The rest came from across this land as people responded to our pleas. With each donation came a story. From homemade suckers sold for us in Montana, to Christmas stockings made with each child's name and filled with treats from Maine, to boxes of books and clothing. Sweatshirts with our school name to help the kids retain some sense of identity came from schools in Hawaii and the Indian reservation in northern Mississippi. Computers and software were built just for us and provided through another wonderful business in Virginia. Notes, letters, pictures, and presents came daily. Christmas was like none other in the lives of my children as people sent box after box of brightly wrapped presents! As others cleaned debris and trees so residents could return, our student population rose. We ended the school year with 82. Who knows what would have happened if we had been allowed to remain?
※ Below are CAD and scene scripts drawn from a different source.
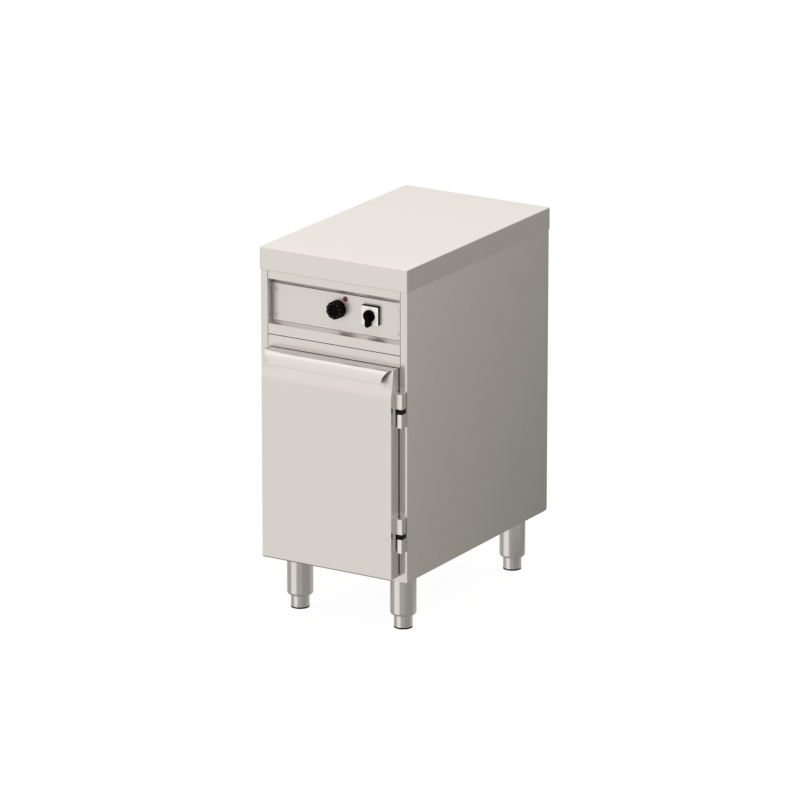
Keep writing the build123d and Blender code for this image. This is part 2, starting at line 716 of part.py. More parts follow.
def make_cable_gland():
    """The cable's way in, through the floor: a hollow screw with a cap below and a nut above."""
    hexagon = RegularPolygon(GLAND_HEX_RADIUS, 6, major_radius=True)
    seat = Pos(gland_x, gland_y, tray_floor - GLAND_HEX) * extrude(hexagon, GLAND_HEX)
    nut = Pos(gland_x, gland_y, tray_top) * extrude(hexagon, GLAND_NUT)
    cap = upright(gland_x, gland_y, tray_floor - GLAND_BELOW, tray_floor - GLAND_HEX, GLAND_CAP_RADIUS)
    cap = fillet(cap.edges().sort_by(Axis.Z)[0], (GLAND_CAP_RADIUS - GLAND_BORE_RADIUS) / 2)
    screw = upright(gland_x, gland_y, tray_floor - GLAND_HEX, tray_top + GLAND_NUT, GLAND_THREAD_RADIUS)
    gland = seat + nut + cap + screw
    z0 = tray_floor - GLAND_BELOW - CUT_PAST
    z1 = tray_top + GLAND_NUT + CUT_PAST
    return gland - upright(gland_x, gland_y, z0, z1, GLAND_BORE_RADIUS)


# Chamber


def make_liner_side(side):
    wall = sorted((side * chamber_half, side * liner_half))
    bottom = chamber_bottom - LINER_SHEET
    return block(*wall, post_back, liner_back_y, bottom, chamber_top + LINER_SHEET)


def make_liner_back():
    """The chamber's back sheet, pierced for the ends of the heating element."""
    liner = block(-chamber_half, chamber_half, chamber_back, liner_back_y, chamber_bottom, chamber_top)
    for x in (element_run_x(0), element_run_x(ELEMENT_RUNS - 1)):
        radius = ELEMENT_RADIUS + HOLE_CLEARANCE
        liner -= spindle(x, element_z, chamber_back - CUT_PAST, liner_back_y + CUT_PAST, radius)
    return liner


def make_liner_floor():
    bottom = chamber_bottom - LINER_SHEET
    return block(-chamber_half, chamber_half, post_back, liner_back_y, bottom, chamber_bottom)


def make_liner_ceiling():
    top = chamber_top + LINER_SHEET
    liner = block(-chamber_half, chamber_half, post_back, liner_back_y, chamber_top, top)
    hole_radius = 2 * CAPILLARY_RADIUS
    return liner - upright(CAPILLARY_X, capillary_y, chamber_top - CUT_PAST, top + CUT_PAST, hole_radius)


def make_insulation_walls():
    """Slabs at the left, the right and the back of the chamber."""
    top = rail_top - BODY_SHEET
    back = panel_back - BODY_SHEET
    slabs = []
    for side in (-1, 1):
        wall = sorted((side * liner_half, side * body_inner_half))
        slabs.append(block(*wall, body_front + POST_CAVITY, back, tray_top, top))
    slab = block(-liner_half, liner_half, liner_back_y, back, tray_top, top)
    for x in (element_run_x(0), element_run_x(ELEMENT_RUNS - 1)):
        end = liner_back_y + ELEMENT_TAIL + CUT_PAST
        slab -= spindle(x, element_z, liner_back_y - CUT_PAST, end, ELEMENT_RADIUS + HOLE_CLEARANCE)
    slab -= upright(gland_x, gland_y, tray_top - CUT_PAST, top + CUT_PAST, CHANNEL_RADIUS)
    return slabs + [slab]


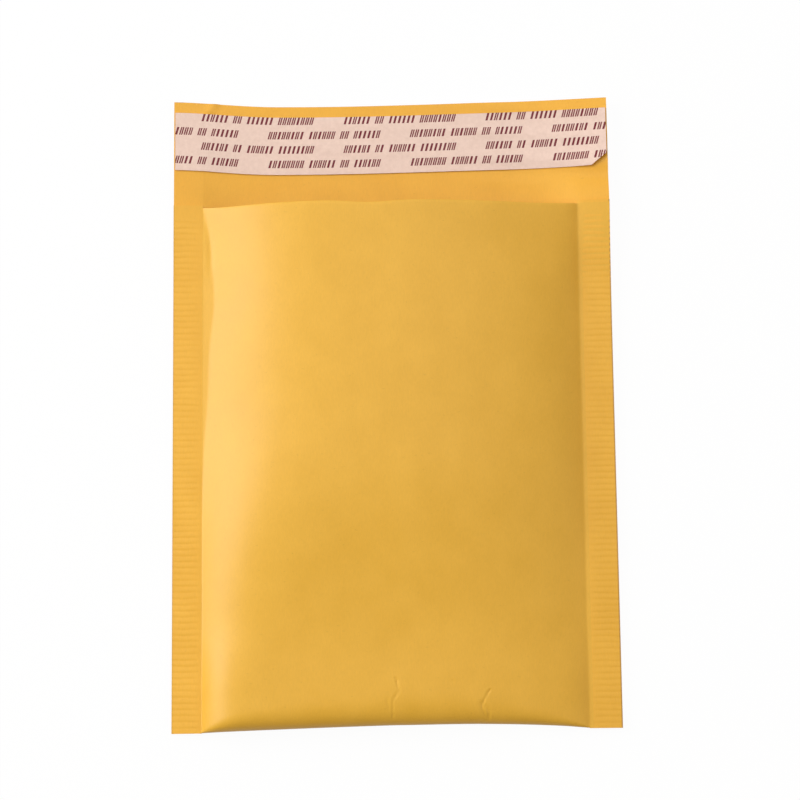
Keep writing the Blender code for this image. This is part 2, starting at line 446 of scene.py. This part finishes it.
def folded_grid(name, columns, rows, place):
    """A flat grid whose point at a column and a row is moved to place(column, row)."""
    bpy.ops.object.select_all(action="DESELECT")
    bpy.ops.mesh.primitive_grid_add(x_subdivisions=columns, y_subdivisions=rows, size=1)
    grid = bpy.context.object
    grid.name = name
    for vertex in grid.data.vertices:
        column = round((vertex.co.x + 0.5) * columns)
        row = round((vertex.co.y + 0.5) * rows)
        vertex.co = place(column, row)
    grid.data.update()
    return grid


# Edges that turn less than this are shaded as one surface
smooth_below = math.radians(50)


def thicken(sheet, thickness, offset, inner_material=0):
    """Give a sheet its thickness for good, and smooth its shading."""
    solidify = sheet.modifiers.new("Thickness", "SOLIDIFY")
    solidify.thickness = thickness
    solidify.offset = offset
    solidify.material_offset = inner_material
    bpy.context.view_layer.objects.active = sheet
    bpy.ops.object.modifier_apply(modifier=solidify.name)
    bpy.ops.object.shade_smooth_by_angle(angle=smooth_below)


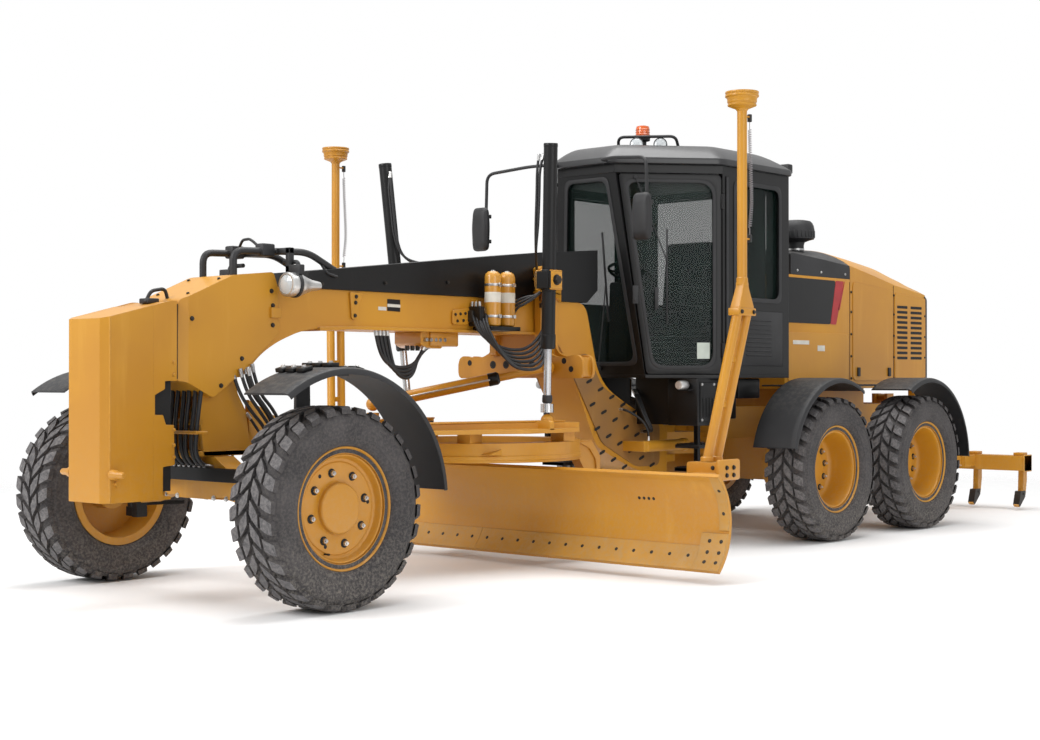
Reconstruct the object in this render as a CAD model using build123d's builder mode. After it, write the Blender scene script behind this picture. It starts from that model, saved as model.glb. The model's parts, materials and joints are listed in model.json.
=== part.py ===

So what is our status now? It certainly seems that things must be good! Things were coming together in spite of all that had happened. Yet, things are not good. Not at least for us....not in the eyes of those of us who understood what we had and what we've lost.
The school district has chosen not to rebuild Charles B. Murphy. There are lots of reasons: FEMA elevations, flood maps, insurance, loss of tax revenues, dwindling populations. Our children will remain in the portables where we are, but we will be combined with the other school that had been destroyed in Lakeshore. My teachers spent the last days of school packing once more to move to different classrooms and different grades; some to different schools or even to different lives outside of teaching. Our name, or at least what we'll be known as, is GV/CBM. Not exactly easy for a kindergartener to remember or catchy for a school cheer!

As we moved, we cried! Not just tears of frustration and despair but tears of grief and loss! Loss of a school, loss of a community, loss of friends! I will remain, though in a different capacity. I will pledge to do my best, though I feel my best wasn't good enough to keep us together.

I will miss you, Charles B. Murphy! You will forever remain in my heart!